Mais la France est bien loin de montrer l’exemple.
En effet, le rapport décrit la France comme une place de choix pour l’investissement et le placement de l’argent sale. Même si de nombreux efforts ont été effectués, par la mise en place notamment de la cellule Tracfin à Bercy, qui est chargée de centraliser les déclarations de soupçon enregistrées par les organismes financiers, il reste des lacunes dans la lutte contre la délinquance financière, qui constitue l’arrière-scène de la délinquance que je qualifierai d’« ordinaire ».
La France souffre d’un réel manque de volonté dans sa traque de l’argent sale.
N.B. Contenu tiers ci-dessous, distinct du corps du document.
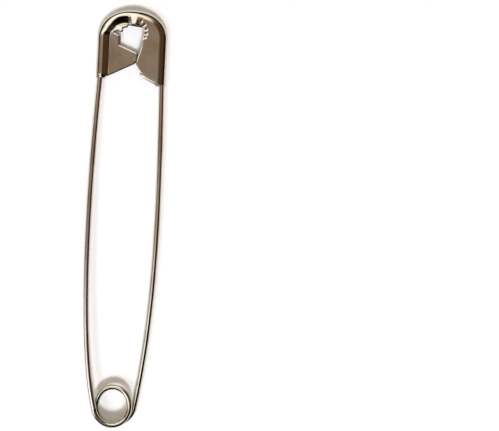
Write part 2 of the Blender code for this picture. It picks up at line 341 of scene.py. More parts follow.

La déclaration de soupçon, qui fait obligation de signaler à la cellule du Tracfin toute opération financière douteuse, ne se révèle pas suffisamment efficace.
Le secret bancaire est encore trop lourd, alors que le combat contre le blanchiment repose largement sur la contribution du monde bancaire, puisqu’il est le mieux placé pour déclencher la procédure d’alerte à partir d’un soupçon.
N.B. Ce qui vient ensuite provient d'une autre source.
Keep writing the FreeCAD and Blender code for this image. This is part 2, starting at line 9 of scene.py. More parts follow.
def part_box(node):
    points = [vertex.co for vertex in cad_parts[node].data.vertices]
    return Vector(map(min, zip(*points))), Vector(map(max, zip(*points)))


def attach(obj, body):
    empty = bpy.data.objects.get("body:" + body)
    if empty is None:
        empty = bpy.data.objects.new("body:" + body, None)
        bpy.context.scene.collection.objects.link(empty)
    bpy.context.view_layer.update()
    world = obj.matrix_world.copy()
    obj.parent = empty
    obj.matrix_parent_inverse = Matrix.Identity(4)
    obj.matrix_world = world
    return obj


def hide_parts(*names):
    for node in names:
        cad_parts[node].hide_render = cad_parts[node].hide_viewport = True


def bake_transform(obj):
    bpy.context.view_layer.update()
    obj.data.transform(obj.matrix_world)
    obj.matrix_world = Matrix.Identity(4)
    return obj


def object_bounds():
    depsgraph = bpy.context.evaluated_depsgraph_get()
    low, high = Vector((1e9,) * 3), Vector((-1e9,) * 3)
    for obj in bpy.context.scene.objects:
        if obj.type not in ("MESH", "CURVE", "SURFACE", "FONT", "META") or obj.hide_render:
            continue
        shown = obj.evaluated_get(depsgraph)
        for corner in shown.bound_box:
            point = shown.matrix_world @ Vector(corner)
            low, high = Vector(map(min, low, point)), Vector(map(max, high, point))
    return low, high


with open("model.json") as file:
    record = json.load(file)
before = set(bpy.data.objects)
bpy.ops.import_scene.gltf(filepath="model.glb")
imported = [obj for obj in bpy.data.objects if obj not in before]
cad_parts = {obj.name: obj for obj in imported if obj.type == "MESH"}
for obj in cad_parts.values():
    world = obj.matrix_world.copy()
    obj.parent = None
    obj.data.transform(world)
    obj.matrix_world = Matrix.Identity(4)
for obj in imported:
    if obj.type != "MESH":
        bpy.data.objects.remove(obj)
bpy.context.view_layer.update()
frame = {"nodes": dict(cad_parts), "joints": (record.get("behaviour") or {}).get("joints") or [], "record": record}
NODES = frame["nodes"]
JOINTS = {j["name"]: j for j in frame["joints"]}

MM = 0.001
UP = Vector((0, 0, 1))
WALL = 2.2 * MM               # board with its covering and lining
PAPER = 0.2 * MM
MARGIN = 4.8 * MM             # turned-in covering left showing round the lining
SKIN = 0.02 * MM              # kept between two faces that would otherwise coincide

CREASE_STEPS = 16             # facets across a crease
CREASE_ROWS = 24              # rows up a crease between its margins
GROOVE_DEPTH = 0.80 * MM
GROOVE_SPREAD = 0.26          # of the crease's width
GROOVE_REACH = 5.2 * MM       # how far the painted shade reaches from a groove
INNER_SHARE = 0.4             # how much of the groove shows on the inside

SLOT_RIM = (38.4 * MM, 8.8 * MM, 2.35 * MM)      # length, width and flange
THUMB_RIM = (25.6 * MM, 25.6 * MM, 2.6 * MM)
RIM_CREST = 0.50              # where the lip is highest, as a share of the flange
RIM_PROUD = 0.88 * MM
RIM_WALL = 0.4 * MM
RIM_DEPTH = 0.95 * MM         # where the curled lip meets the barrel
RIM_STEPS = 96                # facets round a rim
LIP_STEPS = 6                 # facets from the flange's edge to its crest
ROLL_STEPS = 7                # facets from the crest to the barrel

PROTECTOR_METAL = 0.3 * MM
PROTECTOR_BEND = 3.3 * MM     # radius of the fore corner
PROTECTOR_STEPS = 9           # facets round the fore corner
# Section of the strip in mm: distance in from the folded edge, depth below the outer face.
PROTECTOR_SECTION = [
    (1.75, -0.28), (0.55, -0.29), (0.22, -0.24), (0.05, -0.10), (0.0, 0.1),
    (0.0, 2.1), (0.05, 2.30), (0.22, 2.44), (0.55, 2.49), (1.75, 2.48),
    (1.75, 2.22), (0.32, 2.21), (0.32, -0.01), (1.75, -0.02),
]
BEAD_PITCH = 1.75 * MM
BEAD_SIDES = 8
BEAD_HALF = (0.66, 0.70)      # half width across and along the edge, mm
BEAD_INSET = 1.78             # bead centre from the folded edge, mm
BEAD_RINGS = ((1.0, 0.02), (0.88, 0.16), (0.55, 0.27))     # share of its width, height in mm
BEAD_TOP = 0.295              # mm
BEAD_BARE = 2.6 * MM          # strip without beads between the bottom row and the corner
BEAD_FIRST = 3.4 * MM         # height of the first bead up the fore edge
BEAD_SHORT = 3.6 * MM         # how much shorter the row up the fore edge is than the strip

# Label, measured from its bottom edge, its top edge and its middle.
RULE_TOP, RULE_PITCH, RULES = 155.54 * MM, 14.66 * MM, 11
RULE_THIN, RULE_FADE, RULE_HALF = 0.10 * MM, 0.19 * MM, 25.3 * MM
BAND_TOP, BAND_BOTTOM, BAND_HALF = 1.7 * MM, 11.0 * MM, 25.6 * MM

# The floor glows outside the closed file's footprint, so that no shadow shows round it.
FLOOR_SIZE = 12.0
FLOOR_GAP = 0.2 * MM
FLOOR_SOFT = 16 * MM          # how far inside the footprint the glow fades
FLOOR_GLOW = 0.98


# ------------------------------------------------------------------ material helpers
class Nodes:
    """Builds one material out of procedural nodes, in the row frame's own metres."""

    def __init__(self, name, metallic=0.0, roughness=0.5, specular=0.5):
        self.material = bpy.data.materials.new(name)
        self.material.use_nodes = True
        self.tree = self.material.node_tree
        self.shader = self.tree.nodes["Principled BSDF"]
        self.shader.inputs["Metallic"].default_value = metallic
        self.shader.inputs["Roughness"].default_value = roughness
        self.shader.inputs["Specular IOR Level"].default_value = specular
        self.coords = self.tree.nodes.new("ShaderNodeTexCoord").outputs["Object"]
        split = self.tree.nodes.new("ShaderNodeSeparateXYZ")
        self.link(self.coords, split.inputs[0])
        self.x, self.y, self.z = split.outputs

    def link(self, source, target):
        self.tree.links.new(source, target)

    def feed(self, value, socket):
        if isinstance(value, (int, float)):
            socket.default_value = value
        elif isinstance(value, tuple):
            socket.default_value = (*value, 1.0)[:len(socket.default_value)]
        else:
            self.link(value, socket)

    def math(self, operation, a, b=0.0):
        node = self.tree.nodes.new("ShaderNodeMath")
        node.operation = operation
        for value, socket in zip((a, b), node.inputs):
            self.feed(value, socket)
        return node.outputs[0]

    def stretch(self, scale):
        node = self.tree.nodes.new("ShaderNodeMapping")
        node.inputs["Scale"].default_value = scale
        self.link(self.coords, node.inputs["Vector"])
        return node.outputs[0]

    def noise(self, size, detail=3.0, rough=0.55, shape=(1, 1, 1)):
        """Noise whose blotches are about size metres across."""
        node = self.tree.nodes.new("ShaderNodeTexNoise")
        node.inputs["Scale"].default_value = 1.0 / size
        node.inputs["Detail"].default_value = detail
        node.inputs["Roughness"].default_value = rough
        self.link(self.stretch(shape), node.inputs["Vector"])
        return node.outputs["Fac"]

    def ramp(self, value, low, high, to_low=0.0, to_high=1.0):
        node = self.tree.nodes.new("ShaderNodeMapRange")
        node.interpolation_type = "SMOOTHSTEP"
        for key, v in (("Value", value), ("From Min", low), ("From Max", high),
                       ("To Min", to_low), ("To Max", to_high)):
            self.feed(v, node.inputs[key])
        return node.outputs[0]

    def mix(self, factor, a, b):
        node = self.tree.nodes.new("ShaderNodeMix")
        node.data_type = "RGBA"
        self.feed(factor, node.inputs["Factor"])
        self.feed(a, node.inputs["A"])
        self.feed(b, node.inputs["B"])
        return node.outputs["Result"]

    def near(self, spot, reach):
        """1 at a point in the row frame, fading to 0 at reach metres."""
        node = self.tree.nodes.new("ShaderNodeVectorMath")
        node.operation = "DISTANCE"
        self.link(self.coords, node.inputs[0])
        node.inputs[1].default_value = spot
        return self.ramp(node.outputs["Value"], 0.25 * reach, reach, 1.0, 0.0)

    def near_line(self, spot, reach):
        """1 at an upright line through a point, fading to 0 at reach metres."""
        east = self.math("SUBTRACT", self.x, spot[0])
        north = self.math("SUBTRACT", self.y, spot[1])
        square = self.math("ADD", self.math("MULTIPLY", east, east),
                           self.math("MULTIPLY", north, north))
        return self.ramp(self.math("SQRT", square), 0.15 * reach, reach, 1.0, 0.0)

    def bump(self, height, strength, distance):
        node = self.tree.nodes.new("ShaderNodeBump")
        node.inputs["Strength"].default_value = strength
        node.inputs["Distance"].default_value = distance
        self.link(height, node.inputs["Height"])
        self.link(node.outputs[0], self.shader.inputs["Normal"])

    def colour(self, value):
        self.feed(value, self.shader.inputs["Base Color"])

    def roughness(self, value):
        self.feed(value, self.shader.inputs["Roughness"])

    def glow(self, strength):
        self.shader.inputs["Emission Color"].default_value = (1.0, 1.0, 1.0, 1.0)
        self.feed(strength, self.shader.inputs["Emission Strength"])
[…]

Mais le secteur de la banque n’est pas le seul à être pointé du doigt.
Certaines sociétés immobilières, compagnies d’assurance et casinos peuvent servir de façades derrière lesquelles se déroulent de nombreuses opérations de blanchiment.
Ce sont elles que les mafias et les réseaux criminels utilisent notamment dans le Sud-Est de la France, afin de blanchir des sommes considérables dans l’économie locale.
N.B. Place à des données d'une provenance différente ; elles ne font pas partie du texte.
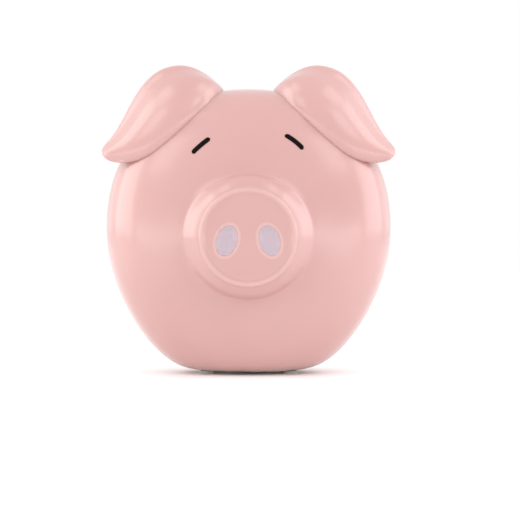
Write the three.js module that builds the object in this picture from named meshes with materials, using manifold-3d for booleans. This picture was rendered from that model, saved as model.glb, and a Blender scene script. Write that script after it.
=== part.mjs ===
// A glazed earthenware pig coin bank: a hollow slip-cast body with a snout, two lop ears and a
// curled tail luted on, painted eyes and nostrils, a rubber stopper in the base and four foot pads.
// Millimetres, +Z up. The face looks along -Y. The origin is on the table, under the middle of the bank.
import * as THREE from "three";
import { mergeVertices } from "three/addons/utils/BufferGeometryUtils.js";
import Module from "manifold-3d";

const wasm = await Module();
wasm.setup();

// ---- Driving dimensions ----

const HEIGHT = 179.8; // table to the top of the ears
const WIDTH = 169.9; // ear tip to ear tip
const DEPTH = 89.9; // front of the snout to the back of the tail
const WALL = 4; // slip-cast wall
const GAP = 0.3; // left between pieces that touch
const PAST = 1; // a cutter runs this far past the face that it cuts
const BIG = 200; // further than anything in the bank

// The pads stand at x and y either side of the middle of the base.
const PAD = { radius: 4, thickness: 1.2, x: 24, y: 6.5, sides: 20 };

const BODY = {
  halfWidth: 82.9,
  widestZ: 84, // height of the widest outline
  topHalf: 81, // from there up to the crest
  bottomHalf: 96, // from there down to where the outline would close below the table
  topRoundness: 2.2, // superellipse powers of the outline
  bottomRoundness: 1.9,
  midY: 4.5, // plane of the outline
  frontDepth: 38,
  backDepth: 36.2,
  depthRoundness: 2.5, // superellipse power of the section from front to back
  bottomHeaviness: 0.08, // share by which the lower half is deeper, and the upper half less deep
  baseRounding: 6, // how softly the outline turns into the flat base
  baseDrop: 1.8, // the rounded base is trimmed flat this far above its lowest level
  sides: 52, // round the outline
  steps: 10, // from the snout to the widest ring, and from there to the middle of the back
};
const CAVITY = { sides: 36, steps: 7 };

const SNOUT = {
  z: 80,
  frontY: -DEPTH / 2,
  discRadius: 28,
  dome: 0.7, // how far the middle of the disc stands in front of its edge
  discRings: [0.5, 0.85], // shares of the disc's radius
  edge: 1.5, // rounded edge of the disc
  flare: 8.5, // run of the wall from the disc's edge to the face
  flarePower: 1.1,
  flareSteps: 6,
  widen: 0.055, // the foot of the wall is this much wider than high
};

const NOSTRIL = {
  x: 12,
  z: 78,
  halfWidth: 6.3,
  halfHeight: 9.1,
  depth: 1.8,
  tilt: 0.32, // radians, the tops leaning in
  fill: 0.7, // from the front of the snout to the enamel
};

const BASE = { y: 4.5, recess: 3.6, recessRadius: 17.7, floor: 4.4 };

const STOPPER = {
  holeRadius: 14,
  flangeRadius: 16.5,
  flange: 2.2,
  clearance: 0.3,
  reach: 10.5, // how far the plug stands above its flange
  wall: 2,
  web: 1.8, // between the finger pockets and the cup above them
  pocketRadius: 10.3,
  pocketDepth: 5,
  grip: 3.4, // thickness of the finger bar between the pockets
};

const SLOT = { length: 36, width: 5, y: 14, bottomZ: 120 };

const EAR = {
  halfThickness: 7.5,
  roundness: 0.8, // power by which the thickness goes from the edges to the middle
  steps: 18,
};

// Each eye is a stroke of paint, from GAP to GAP + paint above the glaze.
const EYE = { width: 2.5, paint: 0.5, dots: 9, dotSides: 12 };

const TAIL = {
  x: 0,
  z: 62,
  radius: 2.6, // of the roll of clay
  turns: 1.2,
  innerRadius: 3.2,
  outerRadius: 10.4,
  lift: 1.2, // the inner end stands off the back by this much more than the free end
  knots: 14,
  steps: 30,
  curveSegments: 5,
};

// ---- Finishes ----

const finish = (color, roughness) => new THREE.MeshStandardMaterial({ color, roughness, metalness: 0 });
const pinkGlaze = finish(0xe9b5b0, 0.12);
const blackEnamel = finish(0x17110f, 0.25);
const lilacEnamel = finish(0xd6c2ca, 0.25);
const stopperRubber = finish(0x2b2a2c, 0.75);
const padFoam = finish(0x3a3637, 0.95);

// ---- Solids ----

// A three.js geometry as a manifold-3d solid.
function solid(geometry) {
  const bare = geometry.index ? geometry.toNonIndexed() : geometry.clone();
  bare.deleteAttribute("normal");
  bare.deleteAttribute("uv");
  const merged = mergeVertices(bare, 1e-3);
  return new wasm.Manifold(
    new wasm.Mesh({
      numProp: 3,
      vertProperties: merged.attributes.position.array,
      triVerts: new Uint32Array(merged.index.array),
    }),
  );
}

// A manifold-3d solid as a named three.js mesh.
function mesh(name, made, material) {
  const { vertProperties, triVerts } = made.getMesh();
  const geometry = new THREE.BufferGeometry();
  geometry.setAttribute("position", new THREE.BufferAttribute(vertProperties, 3));
  geometry.setIndex(new THREE.BufferAttribute(triVerts, 1));
  geometry.computeVertexNormals();
  const piece = new THREE.Mesh(geometry, material);
  piece.name = name;
  return piece;
}

const box = (x0, x1, y0, y1, z0, z1) =>
  solid(
    new THREE.BoxGeometry(x1 - x0, y1 - y0, z1 - z0).translate((x0 + x1) / 2, (y0 + y1) / 2, (z0 + z1) / 2),
  );

// An upright cylinder from z0 to z1.
const post = (radius, z0, z1, x = 0, y = 0, sides = 32) =>
  solid(
    new THREE.CylinderGeometry(radius, radius, z1 - z0, sides)
      .rotateX(Math.PI / 2)
      .translate(x, y, (z0 + z1) / 2),
  );

// A flat shape drawn in X and Y, standing from z0 to z1.
const upright = (shape, z0, z1) =>
  solid(new THREE.ExtrudeGeometry(shape, { depth: z1 - z0, bevelEnabled: false }).translate(0, 0, z0));

const mirrored = (made) => made.mirror([1, 0, 0]);

// ---- Body ----

// Distance from the middle of the outline to the outline, in the unit direction (x, z).
function outline(x, z, inset) {
  const half = z > 0 ? BODY.topHalf : BODY.bottomHalf;
  const power = z > 0 ? BODY.topRoundness : BODY.bottomRoundness;
  const across = (Math.abs(x) / (BODY.halfWidth - inset)) ** power;
  const up = (Math.abs(z) / (half - inset)) ** power;
  return (across + up) ** (-1 / power);
}

// A height, eased off so that nothing goes below the base.
function flattened(z, inset) {
  const level = baseZ - BODY.baseDrop + inset;
  const over = z - level;
  return level + (over + Math.hypot(over, BODY.baseRounding)) / 2;
}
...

Cette région constitue est particulièrement concernée par le blanchiment de l’argent sale. Chacun sait que les mafias russes et italiennes investissent beaucoup dans l’immobilier de cette région, comme à Paris d’ailleurs.
Nous ne souhaitons diaboliser ces départements car, bien entendu, c’est l’ensemble du territoire qui est touché. Il n’empêche, Monsieur le Ministre, que nous sommes confrontés à un problème de grande ampleur auquel il va falloir s’attaquer.
L’absence de volonté de lutter contre cette criminalité et une insuffisance des contrôles limitent les investigations policières et judiciaires.
Les mafias ont encore de beaux jours devant elles, d’autant plus qu’elles profitent largement du développement des nouvelles technologies et notamment des services bancaires en ligne, qui favorisent les transferts de capitaux.
Comment ne pas voir qu’il existe un manque de moyens humains et matériels ?
Les policiers ne sont pas suffisamment équipés pour lutter contre les nouvelles formes de délinquance organisée, par nature transfrontalière, et qui utilisent une combinaison des anciennes et des nouvelles techniques de blanchiment, compliquant d’autant plus la tâche des contrôleurs.
Que proposez-vous, Monsieur le Ministre, pour lutter efficacement contre cette grande délinquance financière ?
Alors que le blanchiment est par définition invisible, il serait utile de prévoir des effectifs supplémentaires nécessaires aux techniques d’investigations spécifiques, telles que des opérations d’infiltration, qui constituent l’une des réponses les plus efficaces au blanchiment.
Il est temps de s’attaquer à cette corruption passive.
Il est temps de construire des coopérations policières et judiciaires particulières pour affirmer en Europe et dans le monde des règles de droit.
Il est temps d’engager la France plus avant dans cette éthique.
Nous avons tout entendu sur la petite délinquance et les moyens de la combattre ; mais votre discours fait trop discrètement l’impasse sur cette criminalité.
Cela est d’autant plus regrettable que c’est cette mafia en col blanc qui tire profit des produits de l’exploitation sexuelle, du trafic de drogue et du trafic d’armes.
Monsieur le Ministre, votre étonnante énergie si médiatique, placez-la donc dans cette lutte, qui est celle de la morale contre le crime.